====== Data supplied

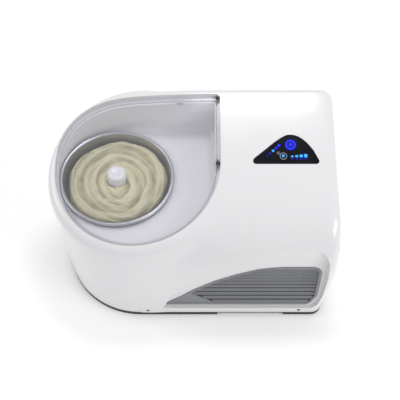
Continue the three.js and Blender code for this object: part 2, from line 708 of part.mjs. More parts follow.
function touchPanel() {
  return solid(alongZ(panelLine, 150, 290)).intersect(belowDeck(panelPlate.proud))
    .subtract(belowDeck(-panelPlate.sink + gap));
}

// ---------- grilles and inlet ----------
function frontGrille() {
  const plate = solid(alongY(grilleLine, -140, -90)).intersect(inFrontOf(2.6)).subtract(inFrontOf(-0.8));
  const inner = solid(alongY([[-25, 30.1], ...offset(grilleLine, -5.5).slice(1, -1)], -160, -60));
  const divide = solid(alongY([[20, 15], [260, 15], [260, 150], [-10, 90], [-14, 60]], -160, -60));
  const slots = Array.from({ length: 9 }, (_, i) => {
    const z = 32 + i * 9;
    return solid(box(-60, -160, z, 230, -60, z + 4.2)).intersect(inner).intersect(divide);
  });
  return cut(plate, ...slots);
}

function rearVent() {
  const plate = solid(box(40, backY - 2.7, 40, 180, backY, 120));
  const slots = Array.from({ length: 7 }, (_, i) => solid(box(48, 110, 47 + i * 10, 172, 150, 52 + i * 10)));
  return cut(plate, ...slots);
}

function mainsInlet() {
  const z = 48;
  const flange = solid(box(-28.7, backY - 3, z - 14.7, 28.7, backY, z + 14.7));
  const body = solid(box(-14, backY - 24, z - 10.5, 14, backY - 2, z + 10.5));
  const mouth = solid(box(-12, backY - 19, z - 8.2, 12, backY + 4, z + 8.2));
  const pins = [[-7, -2], [0, 3], [7, -2]].map(([x, dz]) => solid(
    box(x - 1, backY - 20, z + dz - 2, x + 1, backY - 7, z + dz + 2),
  ));
  return join(cut(flange.add(body), mouth), ...pins);
}

// ---------- assembly ----------
add('main_housing', mainHousing(), white);
add('base_tray', baseTray(), black);
add('well_tray', wellTray(), white);
add('clear_lid', clearLid(), clear);
add('lid_hinge_pin_front', hingePin(hinge.frontY), steel);
add('lid_hinge_pin_rear', hingePin(hinge.rearY), steel);
const magnetZ = deckHeight(-20, 111) - 8;
add('lid_magnet', box(-25, 108.5, magnetZ, -15, 113.5, magnetZ + 4), silver);
add('reed_switch', box(-32, 118, magnetZ - 18, -8, 124, magnetZ - 12), black);

add('removable_bowl', removableBowl(), steel);
add('fixed_bowl', fixedBowl(), steel);
add('bowl_seal', ring(bowl.rimR - 1, bowl.rimR + 2, bowl.rimZ - 7 + gap, bowl.rimZ - 5.4, bowl.x, bowl.y),
  rubber);
add('evaporator_coil', evaporatorCoil(), copper);
add('bowl_insulation', bowlInsulation(), foam);

add('paddle', paddle(), nylon);
add('paddle_knob', paddleKnob(), white);
add('drive_shaft', cylinder(bowl.x, bowl.y, shaft.bottomZ, shaft.topZ, shaft.r), steel);
add('shaft_bush', ring(shaft.r + 0.06, 5.6, 98, 112, bowl.x, bowl.y, 24), brass);
add('shaft_seal', ring(shaft.r + 0.1, 5.6, 112.3, 116, bowl.x, bowl.y, 24), rubber);

add('gearbox_case', gearboxCase(), black);
add('gearbox_cover', gearboxCover(), black);
add('output_gear', outputGear(), nylon);
add('idler_gear', idlerGear(), nylon);
add('idler_pin', cylinder(idlerPlace[0], idlerPlace[1], 56, gearboxTop + 1, 3, 24), steel);
add('motor_pinion', motorPinion(), steel);
add('drive_motor', gearMotor(), silver);

add('compressor', compressor(), paint);
mountPlaces().forEach(([x, y], i) => add(`compressor_mount_${i + 1}`, compressorMount(x, y), rubber));
add('condenser', condenser(), silver);
add('fan_shroud', fanShroud(), black);
add('fan_motor', fanMotor(), silver);
add('fan_blades', fanBlades(), black);
add('filter_drier', filterDrier(), copper);
const dischargeRoute = [[56.6, 48, 112], [49, 45, 113], [36, 10, 112], [30, -50, 104], [33.4, -84, 84]];
const suctionRoute = [[112, -9, 120], [80, -16, 138], [30, -20, 150], [-14, -20, 150], [-29, -20, 148]];
const capillaryRoute = [[8, 96, 94], [6, 90, 110], [4, 40, 126], [0, -12, 130], [-27, -20, 128]];
add('discharge_line', tube(dischargeRoute, 2.5, 6), copper);
add('suction_line', tube(suctionRoute, 3.5, 6), copper);
add('capillary_line', tube(capillaryRoute, 1.2, 6), copper);

add('touch_panel', touchPanel(), gloss);
add('display_board', displayBoard(), green);
add('power_board', powerBoard(), green);
add('front_grille', frontGrille(), silver);
add('rear_vent', rearVent(), black);
add('mains_inlet', mainsInlet(), black);

screwPlaces.forEach(([x, y], i) => add(`housing_screw_${i + 1}`, housingScrew(x, y), steel));
foot.places.forEach(([x, y], i) => {
  add(`rubber_foot_${i + 1}`, cylinder(x, y, 0, foot.height, foot.r - 1.5, 24, foot.r), rubber);
});

export default scene;
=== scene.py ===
# %% [markdown]
# # A compressor ice cream maker
# The frame of solid parts is loaded first and never moved. Every piece made below stands for one
# of those solids, or sits on one, and rides on the same body, so that the lid and the churn move.

# %% Load the frame
import json
import math

import bmesh
import bpy
import numpy as np
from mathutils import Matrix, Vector


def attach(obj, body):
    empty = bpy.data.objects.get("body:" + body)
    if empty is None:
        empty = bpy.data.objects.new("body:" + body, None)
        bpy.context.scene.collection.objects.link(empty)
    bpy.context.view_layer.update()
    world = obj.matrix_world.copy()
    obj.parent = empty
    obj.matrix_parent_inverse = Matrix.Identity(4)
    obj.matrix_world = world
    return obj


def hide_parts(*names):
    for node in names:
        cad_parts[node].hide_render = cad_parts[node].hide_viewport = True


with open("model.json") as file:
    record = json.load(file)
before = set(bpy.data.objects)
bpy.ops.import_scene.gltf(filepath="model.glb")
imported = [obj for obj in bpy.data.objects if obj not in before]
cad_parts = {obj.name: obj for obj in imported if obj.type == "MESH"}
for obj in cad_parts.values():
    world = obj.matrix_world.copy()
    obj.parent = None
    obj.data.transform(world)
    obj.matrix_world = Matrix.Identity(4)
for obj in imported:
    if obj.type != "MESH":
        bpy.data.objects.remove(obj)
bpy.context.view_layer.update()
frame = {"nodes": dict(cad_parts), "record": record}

# %% [markdown]
# Lengths below are thought out in millimetres, so one factor turns them into Blender's metres.
# The top deck is a plane that rises to the back, and it falls away slightly to the left of the
# hinge. Heights on it come from one function, so that every piece follows the same slope.

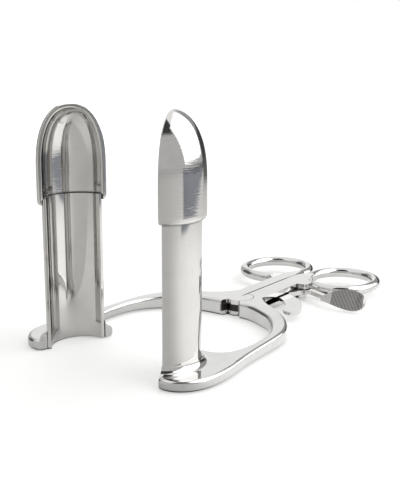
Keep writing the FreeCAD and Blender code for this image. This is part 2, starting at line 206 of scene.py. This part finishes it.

============

Extract every line that has the string "frame" in it.

# The frame of solid parts is loaded first and never moved. Every piece made below stands for one
# %% Load the frame
frame = {"nodes": dict(cad_parts), "record": record}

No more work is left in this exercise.